------ PROVIDED DATA ------

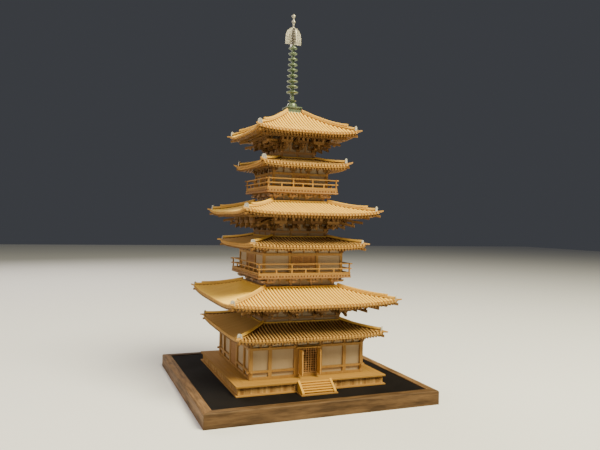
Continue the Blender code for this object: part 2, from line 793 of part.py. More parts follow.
def makeRailing(balcony):
    """Three rails round the balcony whose ends cross and run past the corners, on main and short posts."""
    middle = balcony["railMiddle"]
    low = balcony["floorTop"] + gap
    top = balcony["railTop"]
    reach = balcony["railReach"]
    waist = balcony["waistTop"]
    foot = balcony["footRail"]
    thick = railThickness
    postHalf = railPostHalf
    rails = ((low, low + foot, middle + 0.9), (waist - thick, waist, reach - 0.7), (top - thick, top, reach))
    nose = []
    root = middle + thick / 2
    for bottom, height, half in rails:
        nose += [(root, bottom), (half, bottom), (half, height), (root, height)]
    outline = [(-out, z) for out, z in nose[::-1]] + nose
    main = sorted([sign * place for place in (*balcony["mainPosts"], middle) for sign in (-1, 1)])
    every = sorted(set(main + [sign * place for place in balcony["shortPosts"] for sign in (-1, 1)]))
    holes = []
    for left, right in zip(every, every[1:]):
        holes.append(boardOutline(left + postHalf, right - postHalf, low + foot, waist - thick))
    for left, right in zip(main, main[1:]):
        holes.append(boardOutline(left + postHalf, right - postHalf, waist, top - thick))
    shapes = []
    for turn in range(quarterTurns):
        side = wallBoard([outline] + holes, middle + railDepth / 2, railDepth)
        bmesh.ops.translate(side, verts=side.verts, vec=(0, 0, railStep * (turn % 2)))
        shapes.append(turned(side, 90.0 * turn))
    placePiece(f"{balcony['name']}_railing", fused(shapes), cypress)


def makeUpperWall(balcony, roof):
    """Posts and rails of three bays a side, with a board wall behind them."""
    name = balcony["name"]
    foot = balcony["floorTop"] + gap
    wall = roof["wall"]
    back = wall - frameDepth
    purlinTop = pentSoffit(roof, wall + 0.1) - gap
    beamLow, beamHigh = balcony["headBeam"]
    shapes = [
        bandRing(back, wall - 0.2, foot, foot + upperRail),
        bandRing(back, wall + 0.1, beamLow, beamHigh),
        bandRing(back, wall - 0.1, purlinTop - upperRail, purlinTop),
    ]
    half = columnHalf
    low, high = foot + 0.1, purlinTop - 0.5
    corner = wall - half + 0.15
    for turn in range(quarterTurns):
        made = [box((corner - half, -corner - half, low), (corner + half, -corner + half, high))]
        for place in balcony["wallPosts"]:
            for at in (-place, place):
                made.append(box((at - half, -wall - 0.15, low), (at + half, -back - 0.05, high)))
        shapes += [turned(timber, 90.0 * turn) for timber in made]
    placePiece(f"{name}_wall_frame", fused(shapes), cypress)
    outer = back - 1.0  # clear of the corner posts, which reach further in than the rails
    placePiece(f"{name}_wall_boards", bandRing(outer - boardDepth, outer, foot, purlinTop), whiteBoard)


# Spire

def makeSpire():
    low = mainTiers[-1]["roofTopHeight"] + gap
    half, height = baseBox
    flangeLow, flangeTop = low + height + sunk, low + height + 1.9
    body = squareBlock(half, low, low + height + 1.0)
    flange = squareBlock(half + baseFlange, flangeLow, flangeTop)
    placePiece("spire_base", fused([body, flange]), patina)
    bottom = flangeTop + gap
    bowl = [(0.0, ringFoot), (3.6, ringFoot), (3.9, ringFoot - 0.5), (2.4, ringFoot - 1.3)]
    for step in range(5):
        turn = math.radians(90.0 * step / 4)
        bowl.append((2.4 + 2.3 * math.sin(turn), bottom + 0.6 + 3.6 * math.cos(turn)))
    bowl += [(5.2, bottom + 0.3), (5.2, bottom), (0.0, bottom)]
    turnedPiece("spire_bowl_and_lotus", bowl, 16, patina)
    rings = [(0.0, ringTop), (1.5, ringTop)]
    for number in reversed(range(ringCount)):
        share = number / (ringCount - 1)
        radius = ringRadii[0] + (ringRadii[1] - ringRadii[0]) * share
        height = firstRing + ringPitch * number
        neck = 0.4 * radius
        rings += [(neck, height + 1.8), (radius * 0.8, height + 1.0), (radius * 0.98, height + 0.2)]
        rings += [(radius * 0.96, height - 0.6), (neck, height - 1.5)]
    rings += [(1.9, ringFoot + gap), (0.0, ringFoot + gap)]
    turnedPiece("spire_nine_rings", rings, 14, patina)
    makeFlame()
    turnedPiece("spire_jewels", jewelProfile(), 14, paleMetal)


def jewelProfile():
    foot = flameHeights[1] + 1.6 + gap
    profile = [(0.0, spireTop), (0.4, spireTop - 1.2)]
    for middle, radius in ((350.6, 1.9), (345.2, 1.8)):
        for angle in (50, 20, -15, -50):
            turn = math.radians(angle)
            profile.append((radius * math.cos(turn), middle + radius * math.sin(turn)))
        profile.append((0.7, middle - radius - 0.3))
    profile[-1] = (0.7, foot)
    profile.append((0.0, foot))
    return profile


def flameOutline():
    """The fin's outline: a flat foot, upright sides, and shoulders that curve in to the tip."""
    low, high = flameHeights
    shoulder = flameReach * 0.97
    right = [(flameReach, low + 0.6), (shoulder, low + 6.5)]
    for step in range(1, 6):
        turn = math.radians(90.0 * step / 5)
        right.append((shoulder - 7.0 * (1 - math.cos(turn)), low + 6.5 + 8.5 * math.sin(turn)))
    right.append((0.2, high + 1.2))
    return [(0.0, low)] + right + [(-across, z) for across, z in right[::-1]]


def makeFlame():
    fin = [flameOutline()]
    fins = [wallBoard(fin, 0.25, 0.5), turned(wallBoard(fin, 0.27, 0.54), 90.0)]
    rod = bmesh.new()
    bmesh.ops.create_cone(rod, cap_ends=True, segments=8, radius1=0.9, radius2=0.7, depth=1.0)
    low, high = ringTop + gap, flameHeights[1] + 1.6
    for vert in rod.verts:
        vert.co.z = low if vert.co.z < 0 else high
    placePiece("spire_flame", fused([rod] + fins), paleMetal)


clearScene()
parts = newCollection("pagoda", True)
helpers = newCollection("helpers", False)
joining = bpy.data.collections.new("joining")
helpers.children.link(joining)
pagoda = bpy.data.objects.new("pagoda", None)
parts.objects.link(pagoda)

standWood = makeMaterial("stained_stand_wood", (0.20, 0.11, 0.05), 0.5)
panelBlack = makeMaterial("black_panel", (0.012, 0.012, 0.014), 0.6)
cypress = makeMaterial("cypress", (0.78, 0.53, 0.25), 0.6)
darkCypress = makeMaterial("shaded_cypress", (0.55, 0.30, 0.11), 0.65)
amberCypress = makeMaterial("amber_cypress", (0.62, 0.35, 0.13), 0.62)
whiteBoard = makeMaterial("white_board", (0.80, 0.72, 0.60), 0.7)
patina = makeMaterial("green_patina", (0.16, 0.24, 0.17), 0.5, 0.5)
paleMetal = makeMaterial("pale_metal", (0.72, 0.70, 0.62), 0.35, 0.8)

makeStand()
makePodium()
makeSteps()
makeGroundStorey()
makeDoorway()
for number, roof in enumerate(pentTiers, 1):
    makePentRoof(number, roof)
for number, roof in enumerate(mainTiers, 1):
    makeCore(number, roof)
    makeBrackets(number, roof)
    makeMainRoof(number, roof)
for balcony, roof in zip(balconies, pentTiers[1:]):
    makeBalcony(balcony)
    makeUpperWall(balcony, roof)
makeSpire()
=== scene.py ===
# Looks of the wooden pagoda model. Pieces are modelled in millimetres and turned into metres at the end.
import math
import random

import bpy
import numpy as np
from mathutils import Matrix, Vector


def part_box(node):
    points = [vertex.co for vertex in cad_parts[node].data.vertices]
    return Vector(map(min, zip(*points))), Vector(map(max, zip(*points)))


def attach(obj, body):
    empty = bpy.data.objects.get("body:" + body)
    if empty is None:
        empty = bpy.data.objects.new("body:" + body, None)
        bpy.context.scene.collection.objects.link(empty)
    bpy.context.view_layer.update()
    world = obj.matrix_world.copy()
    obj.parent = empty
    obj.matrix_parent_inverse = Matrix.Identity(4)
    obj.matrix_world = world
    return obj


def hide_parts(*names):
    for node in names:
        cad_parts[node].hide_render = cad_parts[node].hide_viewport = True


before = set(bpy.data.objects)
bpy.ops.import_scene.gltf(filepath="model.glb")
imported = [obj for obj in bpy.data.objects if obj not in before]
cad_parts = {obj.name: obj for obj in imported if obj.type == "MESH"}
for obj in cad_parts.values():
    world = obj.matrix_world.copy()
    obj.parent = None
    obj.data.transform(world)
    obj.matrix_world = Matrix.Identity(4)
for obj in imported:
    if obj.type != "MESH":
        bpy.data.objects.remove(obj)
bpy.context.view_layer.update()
chance = random.Random(11)  # tone and grain of each timber, the same on every run
millimetre = 0.001
print("frame loaded")


# Small helpers for working in the viewport's way

def pick(*pieces):
    bpy.ops.object.select_all(action="DESELECT")
    for piece in pieces:
        piece.select_set(True)
    bpy.context.view_layer.objects.active = pieces[0]


# Selects the faces or edges that the test wants, and runs the edit-mode work on them.
def editWith(piece, kind, wanted, work):
    mesh = piece.data
    for group in (mesh.vertices, mesh.edges, mesh.polygons):
        group.foreach_set("select", [False] * len(group))
    if kind == "FACE":
        mesh.polygons.foreach_set("select", [wanted(face.normal) for face in mesh.polygons])
    elif kind == "EDGE":
        corners = [vert.co.copy() for vert in mesh.vertices]
        chosen = [wanted(corners[edge.vertices[0]], corners[edge.vertices[1]]) for edge in mesh.edges]
        mesh.edges.foreach_set("select", chosen)
    pick(piece)
    bpy.context.tool_settings.mesh_select_mode = (False, kind == "EDGE", kind != "EDGE")
    bpy.ops.object.mode_set(mode="EDIT")
    if kind == "ALL":
        bpy.ops.mesh.select_all(action="SELECT")
    work()
    bpy.ops.object.mode_set(mode="OBJECT")


def bevelEdges(piece, wanted, offset, segments=1):  # all edges where no test is given
    editWith(
        piece, "EDGE" if wanted else "ALL", wanted,
        lambda: bpy.ops.mesh.bevel(offset=offset, segments=segments, affect="EDGES"),
    )


def cutLength(piece, axis, length, cuts):  # cuts across the edges that run the piece's whole length
    editWith(
        piece, "EDGE", lambda a, b: abs(a[axis] - b[axis]) > 0.9 * length,
        lambda: bpy.ops.mesh.subdivide(number_cuts=cuts),
    )


def cutAway(piece, place, side, threshold=0.001):  # takes off what lies on that side of the place
    editWith(
        piece, "ALL", None,
        lambda: bpy.ops.mesh.bisect(
            plane_co=place, plane_no=side, use_fill=True, clear_outer=True, threshold=threshold,
        ),
    )


def dishFront(piece, rim, depth):  # a rim around the front face, which then lies deeper
    editWith(
        piece, "FACE", lambda normal: normal.y < -0.9,
        lambda: (bpy.ops.mesh.inset(thickness=rim), bpy.ops.transform.translate(value=(0, depth, 0))),
    )


def atHeight(height, *points):
    return all(abs(point.z - height) < 0.01 for point in points)


def setPlace(piece):
    pick(piece)
    bpy.ops.object.transform_apply(location=True, rotation=True, scale=True)
    return piece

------

> **WORK INSTRUCTIONS**: Exactly repeat the lines from the line with "makeStand()" to the line with "zip(*points))), Vector(map(max, zip(*points)))", including both, and output nothing else.

> **CORRECT ANSWER**:
makeStand()
makePodium()
makeSteps()
makeGroundStorey()
makeDoorway()
for number, roof in enumerate(pentTiers, 1):
    makePentRoof(number, roof)
for number, roof in enumerate(mainTiers, 1):
    makeCore(number, roof)
    makeBrackets(number, roof)
    makeMainRoof(number, roof)
for balcony, roof in zip(balconies, pentTiers[1:]):
    makeBalcony(balcony)
    makeUpperWall(balcony, roof)
makeSpire()
=== scene.py ===
# Looks of the wooden pagoda model. Pieces are modelled in millimetres and turned into metres at the end.
import math
import random

import bpy
import numpy as np
from mathutils import Matrix, Vector


def part_box(node):
    points = [vertex.co for vertex in cad_parts[node].data.vertices]
    return Vector(map(min, zip(*points))), Vector(map(max, zip(*points)))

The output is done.